> [Given information]
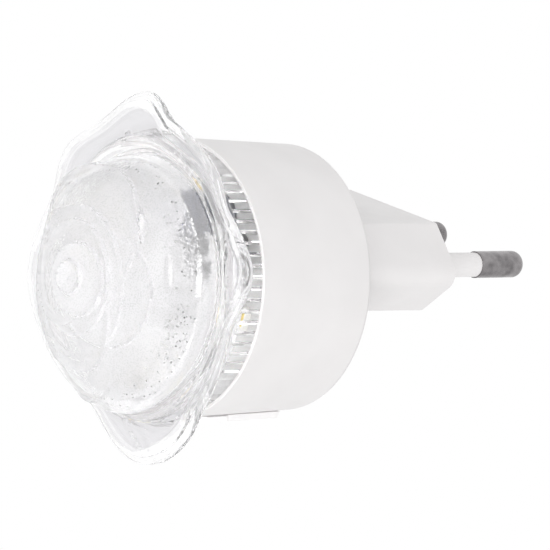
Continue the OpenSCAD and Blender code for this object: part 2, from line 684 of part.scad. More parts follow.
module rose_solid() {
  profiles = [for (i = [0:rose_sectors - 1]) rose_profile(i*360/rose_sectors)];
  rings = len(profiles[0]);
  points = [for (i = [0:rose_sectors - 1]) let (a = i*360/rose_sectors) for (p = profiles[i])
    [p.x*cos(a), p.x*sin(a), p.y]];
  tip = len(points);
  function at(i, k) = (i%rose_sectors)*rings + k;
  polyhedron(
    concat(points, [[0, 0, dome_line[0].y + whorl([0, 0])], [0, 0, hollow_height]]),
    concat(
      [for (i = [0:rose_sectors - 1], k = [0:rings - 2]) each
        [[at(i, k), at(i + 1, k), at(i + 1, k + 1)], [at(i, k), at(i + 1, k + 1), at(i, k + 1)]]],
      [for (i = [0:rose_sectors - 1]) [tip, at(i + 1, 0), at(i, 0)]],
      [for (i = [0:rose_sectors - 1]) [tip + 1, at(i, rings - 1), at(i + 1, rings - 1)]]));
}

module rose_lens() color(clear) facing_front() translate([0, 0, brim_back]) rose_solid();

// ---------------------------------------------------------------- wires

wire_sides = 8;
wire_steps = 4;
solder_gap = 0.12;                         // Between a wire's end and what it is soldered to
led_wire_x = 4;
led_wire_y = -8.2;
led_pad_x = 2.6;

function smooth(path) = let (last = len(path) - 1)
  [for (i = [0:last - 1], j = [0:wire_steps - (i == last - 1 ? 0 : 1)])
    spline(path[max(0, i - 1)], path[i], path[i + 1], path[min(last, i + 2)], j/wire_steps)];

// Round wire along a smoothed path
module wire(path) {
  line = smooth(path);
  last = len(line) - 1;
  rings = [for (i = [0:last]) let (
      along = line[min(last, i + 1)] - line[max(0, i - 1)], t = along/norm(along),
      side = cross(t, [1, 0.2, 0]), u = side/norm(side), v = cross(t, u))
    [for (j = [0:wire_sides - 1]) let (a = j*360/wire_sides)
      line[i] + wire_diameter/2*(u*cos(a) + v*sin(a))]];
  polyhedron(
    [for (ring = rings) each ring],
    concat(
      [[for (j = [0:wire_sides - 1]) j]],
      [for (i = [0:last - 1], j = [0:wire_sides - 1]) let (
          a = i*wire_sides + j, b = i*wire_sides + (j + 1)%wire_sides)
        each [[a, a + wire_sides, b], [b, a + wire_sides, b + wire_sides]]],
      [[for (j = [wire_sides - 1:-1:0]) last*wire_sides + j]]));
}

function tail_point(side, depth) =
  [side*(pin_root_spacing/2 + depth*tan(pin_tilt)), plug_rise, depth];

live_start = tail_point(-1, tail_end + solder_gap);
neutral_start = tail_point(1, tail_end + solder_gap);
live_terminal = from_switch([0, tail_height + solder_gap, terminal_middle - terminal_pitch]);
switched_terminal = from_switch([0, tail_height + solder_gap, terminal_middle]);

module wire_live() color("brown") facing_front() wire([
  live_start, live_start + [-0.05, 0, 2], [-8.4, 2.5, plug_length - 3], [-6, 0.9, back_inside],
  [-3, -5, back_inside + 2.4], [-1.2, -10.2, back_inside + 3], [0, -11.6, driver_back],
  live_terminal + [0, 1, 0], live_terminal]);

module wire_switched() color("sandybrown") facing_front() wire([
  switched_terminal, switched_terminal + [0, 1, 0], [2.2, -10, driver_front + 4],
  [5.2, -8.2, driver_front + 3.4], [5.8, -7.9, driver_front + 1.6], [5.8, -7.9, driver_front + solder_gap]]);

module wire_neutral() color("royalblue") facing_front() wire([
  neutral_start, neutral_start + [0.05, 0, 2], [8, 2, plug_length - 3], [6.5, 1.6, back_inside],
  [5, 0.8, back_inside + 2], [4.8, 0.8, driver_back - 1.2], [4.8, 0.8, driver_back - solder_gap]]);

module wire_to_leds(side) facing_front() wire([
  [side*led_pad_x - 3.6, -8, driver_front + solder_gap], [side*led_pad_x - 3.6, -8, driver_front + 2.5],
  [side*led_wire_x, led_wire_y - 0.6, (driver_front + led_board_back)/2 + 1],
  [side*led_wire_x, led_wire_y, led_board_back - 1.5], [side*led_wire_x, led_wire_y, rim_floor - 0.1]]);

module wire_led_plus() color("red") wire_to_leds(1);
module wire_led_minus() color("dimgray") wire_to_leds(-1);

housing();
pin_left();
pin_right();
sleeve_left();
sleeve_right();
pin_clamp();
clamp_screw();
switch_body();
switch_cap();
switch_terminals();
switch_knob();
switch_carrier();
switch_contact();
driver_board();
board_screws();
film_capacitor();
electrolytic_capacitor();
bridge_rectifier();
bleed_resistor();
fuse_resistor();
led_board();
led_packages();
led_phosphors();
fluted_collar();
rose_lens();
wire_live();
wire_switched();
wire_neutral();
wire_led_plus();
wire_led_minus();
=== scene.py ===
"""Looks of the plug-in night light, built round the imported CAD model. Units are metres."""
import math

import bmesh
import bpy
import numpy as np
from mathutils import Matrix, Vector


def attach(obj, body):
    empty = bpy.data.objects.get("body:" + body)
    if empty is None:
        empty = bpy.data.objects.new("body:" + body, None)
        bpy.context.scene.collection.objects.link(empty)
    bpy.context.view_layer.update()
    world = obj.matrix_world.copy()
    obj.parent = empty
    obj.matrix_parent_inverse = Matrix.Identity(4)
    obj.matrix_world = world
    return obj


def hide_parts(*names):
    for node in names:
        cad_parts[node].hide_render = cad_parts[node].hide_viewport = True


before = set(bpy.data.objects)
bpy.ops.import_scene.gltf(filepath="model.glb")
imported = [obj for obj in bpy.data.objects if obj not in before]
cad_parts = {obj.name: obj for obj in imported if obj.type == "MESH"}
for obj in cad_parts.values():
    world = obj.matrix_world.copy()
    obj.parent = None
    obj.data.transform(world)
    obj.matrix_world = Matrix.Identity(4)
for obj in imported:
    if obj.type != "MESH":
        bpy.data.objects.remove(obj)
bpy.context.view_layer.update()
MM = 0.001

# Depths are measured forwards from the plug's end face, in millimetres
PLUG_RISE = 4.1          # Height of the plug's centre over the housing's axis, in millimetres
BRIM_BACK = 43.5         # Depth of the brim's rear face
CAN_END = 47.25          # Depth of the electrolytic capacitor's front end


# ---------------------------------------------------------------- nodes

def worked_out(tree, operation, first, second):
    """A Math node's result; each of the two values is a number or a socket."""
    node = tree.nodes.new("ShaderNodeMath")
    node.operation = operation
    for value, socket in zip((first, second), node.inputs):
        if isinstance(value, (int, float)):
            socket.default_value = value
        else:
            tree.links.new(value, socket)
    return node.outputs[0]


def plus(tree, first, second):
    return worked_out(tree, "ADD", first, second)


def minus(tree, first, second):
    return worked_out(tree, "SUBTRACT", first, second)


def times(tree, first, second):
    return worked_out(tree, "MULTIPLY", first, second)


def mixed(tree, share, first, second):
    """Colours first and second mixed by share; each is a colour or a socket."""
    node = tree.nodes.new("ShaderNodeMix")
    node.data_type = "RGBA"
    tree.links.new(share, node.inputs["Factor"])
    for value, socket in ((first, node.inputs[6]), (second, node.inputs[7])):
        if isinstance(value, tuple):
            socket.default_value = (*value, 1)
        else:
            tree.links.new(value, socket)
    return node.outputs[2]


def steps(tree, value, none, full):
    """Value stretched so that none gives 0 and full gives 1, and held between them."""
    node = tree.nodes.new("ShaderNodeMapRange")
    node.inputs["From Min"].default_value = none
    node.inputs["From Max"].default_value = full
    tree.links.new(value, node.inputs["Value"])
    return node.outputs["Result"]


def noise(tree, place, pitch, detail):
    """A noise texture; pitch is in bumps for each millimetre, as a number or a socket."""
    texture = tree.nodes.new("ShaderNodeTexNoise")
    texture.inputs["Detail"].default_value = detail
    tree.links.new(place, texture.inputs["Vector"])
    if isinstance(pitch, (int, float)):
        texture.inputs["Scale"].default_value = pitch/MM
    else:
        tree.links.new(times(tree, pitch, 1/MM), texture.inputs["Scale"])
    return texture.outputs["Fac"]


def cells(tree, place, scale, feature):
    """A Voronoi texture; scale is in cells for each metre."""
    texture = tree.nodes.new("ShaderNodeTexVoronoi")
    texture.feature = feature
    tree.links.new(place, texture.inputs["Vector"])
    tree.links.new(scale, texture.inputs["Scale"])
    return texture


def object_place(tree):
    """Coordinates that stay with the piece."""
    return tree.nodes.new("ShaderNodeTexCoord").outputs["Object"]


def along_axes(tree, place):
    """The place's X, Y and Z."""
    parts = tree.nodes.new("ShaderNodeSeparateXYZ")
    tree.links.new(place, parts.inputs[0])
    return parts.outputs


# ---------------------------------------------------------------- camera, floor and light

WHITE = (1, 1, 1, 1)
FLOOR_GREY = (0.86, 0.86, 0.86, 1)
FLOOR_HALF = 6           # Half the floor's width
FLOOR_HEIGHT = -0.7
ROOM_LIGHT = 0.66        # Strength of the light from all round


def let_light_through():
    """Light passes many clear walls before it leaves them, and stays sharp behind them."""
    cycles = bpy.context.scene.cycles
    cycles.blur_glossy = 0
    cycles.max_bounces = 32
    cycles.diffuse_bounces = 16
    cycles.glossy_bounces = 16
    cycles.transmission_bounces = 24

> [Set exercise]
Begin with the first line of the listing and copy exactly through the line that contains "spline(path[max(0, i - 1)], path[i], path[i", please, keeping both ends and leaving out everything after.

> [Exercise result]
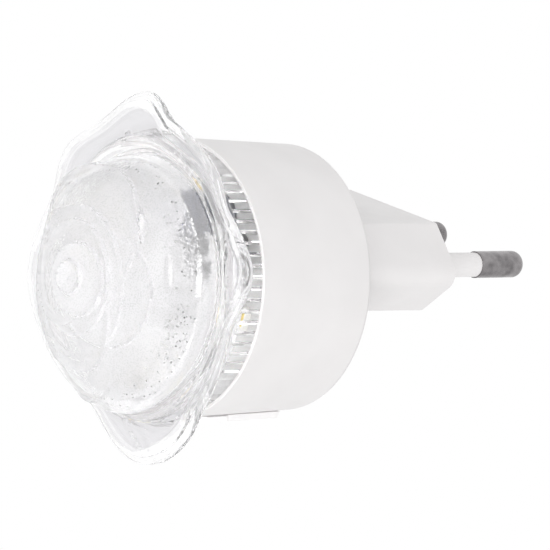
Continue the OpenSCAD and Blender code for this object: part 2, from line 684 of part.scad. More parts follow.
module rose_solid() {
  profiles = [for (i = [0:rose_sectors - 1]) rose_profile(i*360/rose_sectors)];
  rings = len(profiles[0]);
  points = [for (i = [0:rose_sectors - 1]) let (a = i*360/rose_sectors) for (p = profiles[i])
    [p.x*cos(a), p.x*sin(a), p.y]];
  tip = len(points);
  function at(i, k) = (i%rose_sectors)*rings + k;
  polyhedron(
    concat(points, [[0, 0, dome_line[0].y + whorl([0, 0])], [0, 0, hollow_height]]),
    concat(
      [for (i = [0:rose_sectors - 1], k = [0:rings - 2]) each
        [[at(i, k), at(i + 1, k), at(i + 1, k + 1)], [at(i, k), at(i + 1, k + 1), at(i, k + 1)]]],
      [for (i = [0:rose_sectors - 1]) [tip, at(i + 1, 0), at(i, 0)]],
      [for (i = [0:rose_sectors - 1]) [tip + 1, at(i, rings - 1), at(i + 1, rings - 1)]]));
}

module rose_lens() color(clear) facing_front() translate([0, 0, brim_back]) rose_solid();

// ---------------------------------------------------------------- wires

wire_sides = 8;
wire_steps = 4;
solder_gap = 0.12;                         // Between a wire's end and what it is soldered to
led_wire_x = 4;
led_wire_y = -8.2;
led_pad_x = 2.6;

function smooth(path) = let (last = len(path) - 1)
  [for (i = [0:last - 1], j = [0:wire_steps - (i == last - 1 ? 0 : 1)])
    spline(path[max(0, i - 1)], path[i], path[i + 1], path[min(last, i + 2)], j/wire_steps)];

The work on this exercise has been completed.